Rabbi Jack Stern, a longtime spiritual leader at three New York area congregations and a former president of the Reform movement’s Central Conference of American Rabbis, died on April 14 in Pittsfield, Mass., where he had moved from Westchester County after retiring. He was 85.
Rabbi Stern, a native of Cincinnati, served at the pulpits of Temple Beth El in Great Neck, L.I., and Temple Emanu-El in Westfield, N.J., and for nearly three decades, at Westchester Reform Temple in Scarsdale. A board member of Mazon: A Jewish Response to Hunger, he was a veteran of the civil rights movement.
“Jack was a social activist,” said Albert Vorspan, former director of social action at the Union for Reform Judaism. “He was one of the first rabbis to rush to Mississippi to fight for civil rights. He traveled to South Africa to oppose apartheid.”

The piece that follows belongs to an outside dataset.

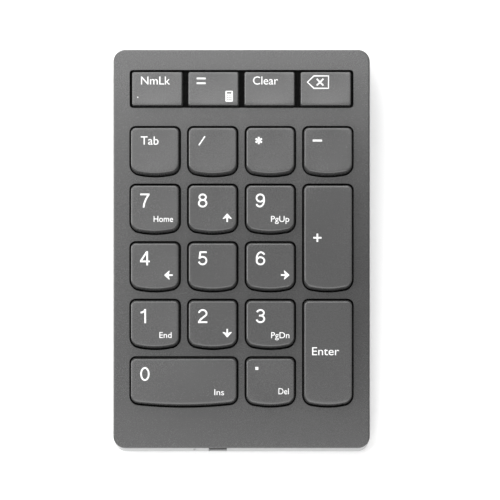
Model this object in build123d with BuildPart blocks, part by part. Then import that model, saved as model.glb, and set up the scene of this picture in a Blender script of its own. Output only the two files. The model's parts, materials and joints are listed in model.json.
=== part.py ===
from build123d import *

import math
import os

# Wireless numeric keypad: a wedge-shaped case, a deck of scissor keys, a battery and a radio board.
#
# Millimetres, +Z up. The origin is the middle of the footprint on the desk; +Y runs to the far edge of
# the pad and +X to the right-hand column. The deck leans towards the user by TILT. Pieces that belong to
# the deck are drawn on the DECK plane, and pieces that lie along the base are drawn square to the desk.

# ---- driving dimensions -----------------------------------------------------------------------
PITCH = 19.05  # standard full-size key spacing, both ways
DECK_WIDTH = 85.0
DECK_LENGTH = 132.0
DECK_CORNER = 4.0
TILT = 4.0  # lean of the deck, degrees
DECK_HEIGHT = 11.6  # height of the deck's middle above the desk
DECK_SHIFT = 0.131  # puts the footprint's middle on the origin
DECK_PLATE = 1.5
CASE_WALL = 1.6
RIM_DEPTH = 2.6  # the top cover's outer wall, down to the parting line
CHIN = 1.65  # how far the lower shell's front edge stands out past the deck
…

The rabbi’s commitment to equality grew out of his childhood in Cincinnati, a city bordering Tennessee, where attitudes of segregation were still present. In his Ohio city, “‘Negroes’ were perceived as inept and inferior, and were to be kept ‘in their place,’” he wrote in a 2006 article in Reform Judaism magazine.
Rabbi Stern wrote that at age 5, he underwent the first of three life-saving surgeries to fight an infection in his right hip. The surgeries left him with a right leg shorter than his left, and limited mobility in his right hip. “During successive surgeries,” he wrote, “I received extraordinary kindness and support from my doctors and nurses … I decided to become a doctor and provide to others the same nurturing support extended to me.”
Years later, he began to study medicine, but while dissecting a starfish, “my hand trembled so uncontrollably that I decided to seek an alternative outlet for my nurturing aspirations.”
He decided to become a rabbi.
As a student at Hebrew Union College in his hometown he took part in sit-ins at segregated restaurants and participated in protest marches at the city’s Conservatory of Music, which did not admit blacks.
A patriot, Rabbi Stern would conclude his Passover seders with a singing of “God Bless America,” Rabbi Amy Weiss of Houston, a guest at a Stern family seder several years ago, wrote in the Houston Chronicle.
Rabbi Stern’s wife, Priscilla, died in 2000.
During his retirement years in Massachusetts, Rabbi Stern and Vorspan, old friends, would often dine together. “To go to dinner with Jack Stern anywhere in the Berkshires was an experience,” Vorspan said. Old acquaintances and congregants would approach, “recalling the bar mitzvah, the condolence call, the wedding of 40 years ago.”
“Jack seemed to remember every name, every simcha,” Vorspan said. “It was like dining with an elderly rock star.”
Rabbi Stern is survived by three children — Jonathan, David and Elsie — and seven grandchildren: Jacob, Nina, Lili, Benjamin, Rebecca, Sarah and Jedediah.